General Motors filed to trademark Driveware in Canada this week, GM Authority has uncovered.
Filed on January 3rd, 2022 with the Canadian Intellectual Property Office, the application is assigned serial number 97200196. The application was filed under the Goods and Services category reserved for “computer software, cameras, ultrasonic sensors, global positioning system and radar object detectors for the semi-autonomous driving of motor vehicles.”
GM announced this week that its next-generation hands-free driver-assist system, Ultra Cruise, will be powered by a scalable computer architecture developed by American semiconductor company Qualcomm. While the automaker does not refer to the scalable Ultra Cruise computer as Driveware, this week’s announcement brought GM’s future semi- and fully-autonomous vehicle strategy more into focus, so it’s not surprising to see it now making moves to secure trademarks that could be used in this AV rollout.
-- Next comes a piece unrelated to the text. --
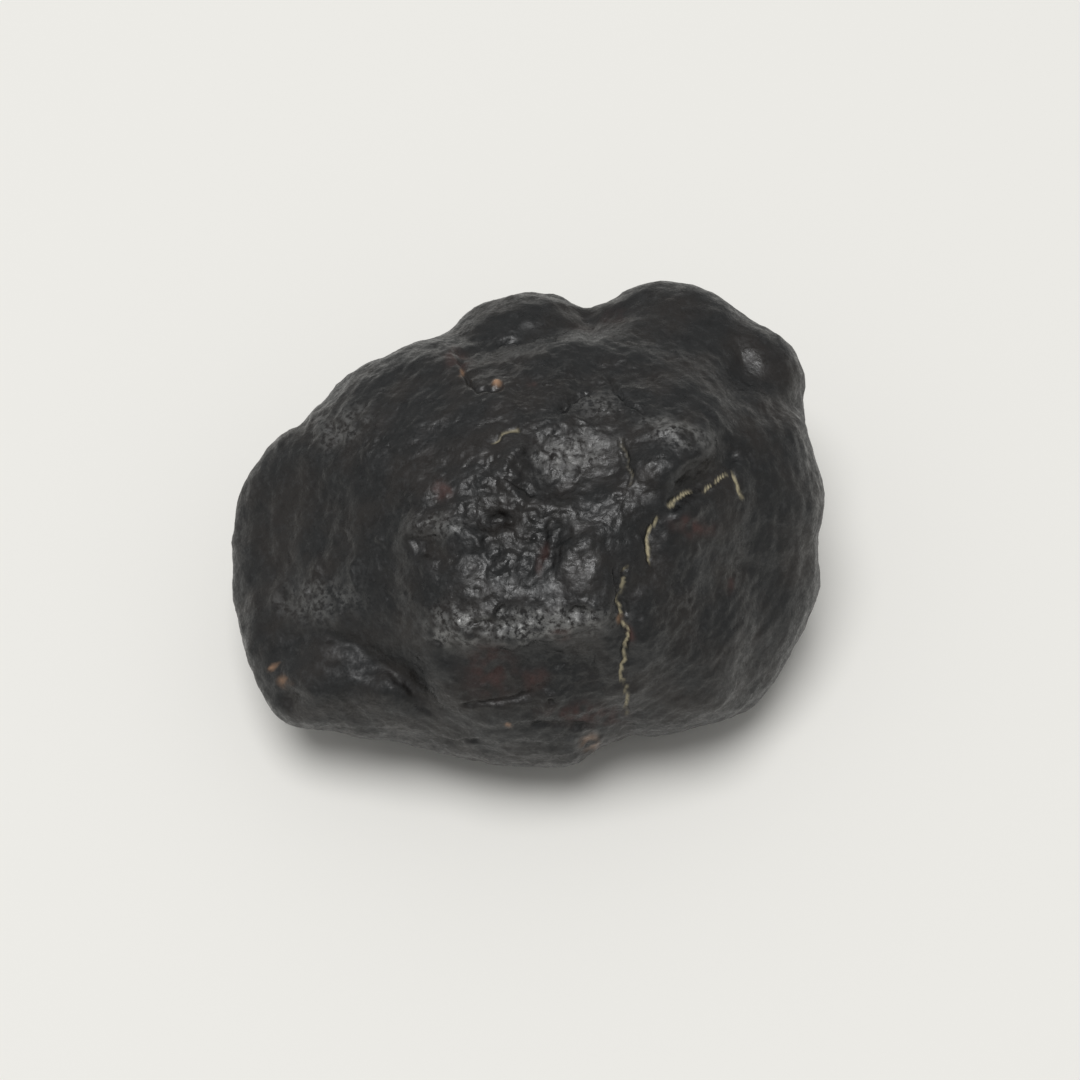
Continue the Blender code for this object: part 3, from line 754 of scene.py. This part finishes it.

The AI operating system in autonomous vehicles is obviously referred to as software, while the cameras, radars and other physical objects that relay information to the software stack are referred to as hardware. Driveware, therefore, could be a catch-all term used to refer to both the software and hardware arrays that enable self-driving operation in GM’s future AVs. We’ll have to wait for an official announcement from GM to know how it plans to use Driveware, though.
The first GM production vehicle to feature the aforementioned Ultra Cruise system will likely be the Cadillac Celestiq sedan, which will go on sale in the U.S. by mid-decade. Ultra Cruise is an evolution of Super Cruise and is described as a door-to-door hands-free driving system that will handle 95 percent of the driving task. GM says Ultra Cruise will eventually work on all public paved roads in the U.S. and Canada.